Tuesday, 27 September 11:00am – 12:00pm

This seminar will be delivered in Chemistry Lecture Theatre 4 and Online Zoom. Please email chemistry.researchsupport@sydney.edu.au for zoom link and password.

Speaker: Prof. Peter Wright; The Scripps Research Institute

Host: Prof. Anthony Masters

Title: Promiscuous liaisons: role of disorder and dynamics in protein function and dysfunction

Abstract: For many decades, a fundamental dogma of molecular and structural biology held that the function of a protein is closely linked to its three-dimensional structure. However, the advent of genome scale sequencing revealed that a significant proportion of gene sequences code for proteins that are entirely unstructured or contain long disordered regions. Such intrinsically disordered proteins (IDPs) are highly abundant in the human proteome and are strongly associated with numerous devastating diseases, including cancers, age-related neurodegenerative disorders (such as Alzheimer’s and Parkinson’s diseases), diabetes, cardiovascular diseases, and infectious diseases. IDPs mediate critical regulatory functions in the cell, including transcription, translation, the cell cycle, and numerous signal transduction events. The lack of stable globular structure confers numerous functional advantages on IDPs, allowing them to exert an exquisite level of control over cellular signaling and cellular organization.
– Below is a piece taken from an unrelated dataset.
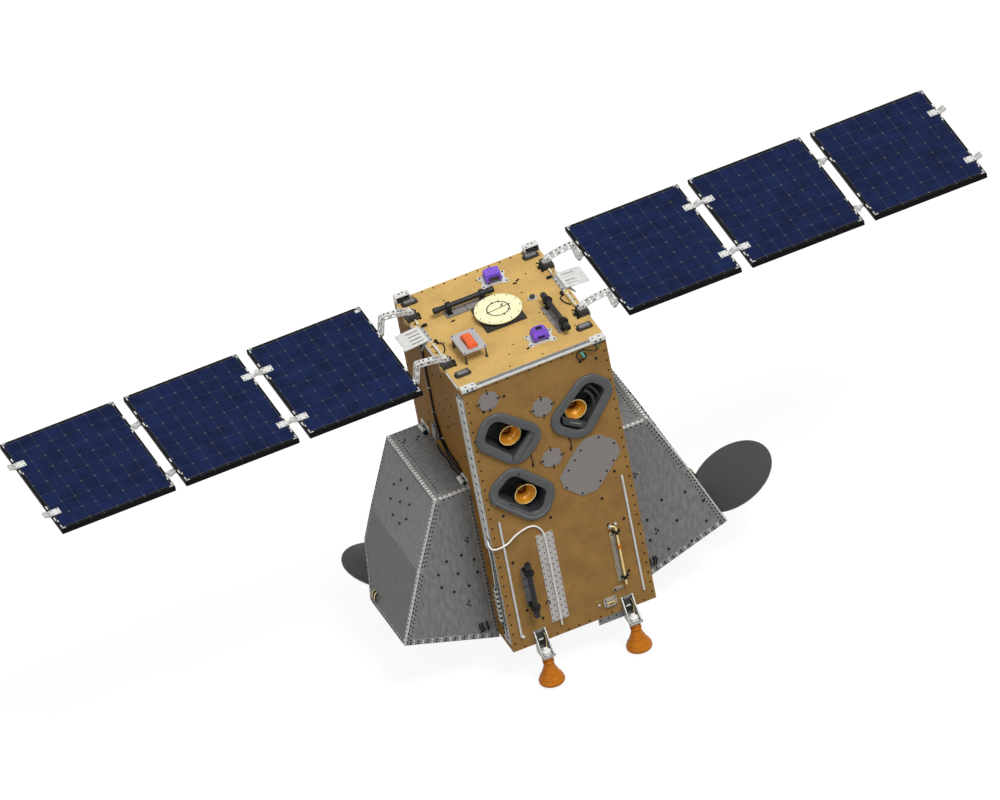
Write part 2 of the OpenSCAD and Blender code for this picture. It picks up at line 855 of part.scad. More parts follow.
// Shallow dish with its hollow side down, and the lug of the tilt hinge inside it
module dish(side, turn) {
    lug_r = dish_r - hinge_in;
    color([0.24, 0.24, 0.23]) on_swing(side, turn) difference() {
        union() {
            translate([dish_reach, 0, dish_rim_z]) difference() {
                intersection() {
                    cylinder(r = dish_r, h = 2 * dish_depth, $fn = 128);
                    translate([0, 0, dish_depth - dish_curve_r]) sphere(dish_curve_r + dish_t, $fn = 128);
                }
                translate([0, 0, dish_depth - dish_curve_r]) sphere(dish_curve_r, $fn = 128);
            }
            across(lug_w) hull() {
                translate([hinge_out, 0]) circle(9);
                translate([hinge_out - 13, hollow_z(lug_r + 13)]) square([26, dish_t / 2]);
            }
        }
        translate([hinge_out, 0, 0]) rotate([90, 0, 0])
            cylinder(d = pin_d + 2 * hinge_clear, h = yoke_w, center = true);
    }
}

top_deck();
base_deck();
front_panel();
back_panel();
side_panel(-1);  // left_panel
side_panel(1);  // right_panel
equipment_block();
launch_ring();
shroud(-1);  // left_shroud
shroud(1);  // right_shroud
shroud_fittings();
root_arms(-1);  // left_root_arms
root_arms(1);  // right_root_arms
arm_blocks();
wing_panel(-1, 0);  // left_wing_inner
wing_panel(-1, 1);  // left_wing_middle
wing_panel(-1, 2);  // left_wing_outer
wing_panel(1, 0);  // right_wing_inner
wing_panel(1, 1);  // right_wing_middle
wing_panel(1, 2);  // right_wing_outer
wing_fittings(-1, 0);  // left_inner_fittings
wing_fittings(-1, 1);  // left_middle_fittings
wing_fittings(-1, 2);  // left_outer_fittings
wing_fittings(1, 0);  // right_inner_fittings
wing_fittings(1, 1);  // right_middle_fittings
wing_fittings(1, 2);  // right_outer_fittings
edge_plates();
antenna_disc();
antenna_base();
deck_rod_rear();
deck_rod_right();
sun_sensors();
sensor_brackets();
instrument_table();
orange_unit();
deck_pads();
corner_brackets();
deck_rails();
funnel(0);  // funnel_upper_left
funnel(1);  // funnel_lower_left
funnel(2);  // funnel_right
horn_antennas();
access_covers();
front_rod();
front_rails();
front_tube();
thruster_brackets();
thruster_bells();
front_hose();
side_strip();
side_cable();
dish_posts();
dish_arm(-1, left_swing);  // left_dish_arm
dish_arm(1, right_swing);  // right_dish_arm
dish(-1, left_swing);  // left_dish
dish(1, right_swing);  // right_dish
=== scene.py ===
import math
import random

import bmesh
import bpy
from mathutils import Matrix, Vector


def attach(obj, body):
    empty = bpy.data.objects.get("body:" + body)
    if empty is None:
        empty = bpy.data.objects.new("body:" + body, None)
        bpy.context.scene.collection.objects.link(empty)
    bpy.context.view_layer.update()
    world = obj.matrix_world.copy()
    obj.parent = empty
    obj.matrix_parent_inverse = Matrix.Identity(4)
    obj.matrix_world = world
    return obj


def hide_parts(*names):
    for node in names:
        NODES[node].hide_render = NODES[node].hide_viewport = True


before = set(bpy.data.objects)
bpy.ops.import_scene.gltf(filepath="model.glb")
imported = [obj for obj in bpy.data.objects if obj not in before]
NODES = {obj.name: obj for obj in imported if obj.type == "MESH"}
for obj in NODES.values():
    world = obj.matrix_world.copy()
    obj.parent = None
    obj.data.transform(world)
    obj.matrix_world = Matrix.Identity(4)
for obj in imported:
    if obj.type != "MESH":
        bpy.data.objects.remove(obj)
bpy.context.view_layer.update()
SIDES = (("left", -1), ("right", 1))

# Sizes of the CAD part that the details follow, in millimetres about the middle of the deck's upper face
MM = 0.001
HALF_W, HALF_D, BODY_H = 330, 370, 1400
HINGES = (-165, 221)  # y of the wings' hinges
ROOT_PIVOT = (456, -20)  # outwards and up
PANEL_HALF_W, PANEL_HALF_D, PANEL_T = 260, 348, 25
PANEL_START, PANEL_PITCH, PANEL_Y, PANEL_TOP = 474, 567, 53, 19
CELLS, CELL_PITCH_X, CELL_PITCH_Y = 8, 62, 82
# The shrouds' outline (outwards, up), the corner where the rear cut starts, and front, rear and cut in y
A, B, C, D, E = (330, -617), (492, -617), (621, -937), (746, -1280), (330, -1420)
CUT_CORNER = (675.6, -1086.7)
SHROUD_FRONT, SHROUD_BACK, SHROUD_CUT = -211, 317, 160
SLOPE, SLOPE_DEGREES = 0.33654, 18.6
SWING_AXIS, LEAN, DISH_OUT = (536, 115, -1417), 20.6, 378
DISC, THRUSTER_X, THRUSTER_Z, RECESS_FLOOR = (10, 25), 202, -1441, -84
PARKED = {"left": 86, "right": -9}
RING_BOLT_R, RING_TOP = 193.5, 182

# ---- places


def at(x=0, y=0, z=0):
    return Matrix.Translation((x, y, z))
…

IDPs frequently function as central hubs in dynamic regulatory networks, where their propensity for posttranslational modifications, their complex binding and dissociation kinetics, and their ability to interact with multiple target proteins makes them well adapted for precise transduction of cellular signals. IDPs frequently contain multivalent interaction motifs that enable allosteric interactions and generate unidirectional molecular switches. Many viruses hijack their host cells by making extremely effective use of intrinsic disorder to mimic key cellular regulatory proteins that are themselves intrinsically disordered. The unique molecular characteristics of IDPs that underly their diverse biological functions will be illustrated with reference to a molecular switch that controls the response to oxygen stress, mechanisms of regulation of the tumor suppressor p53, and the mechanism by which a human T cell leukemia virus protein dysregulates hematopoiesis.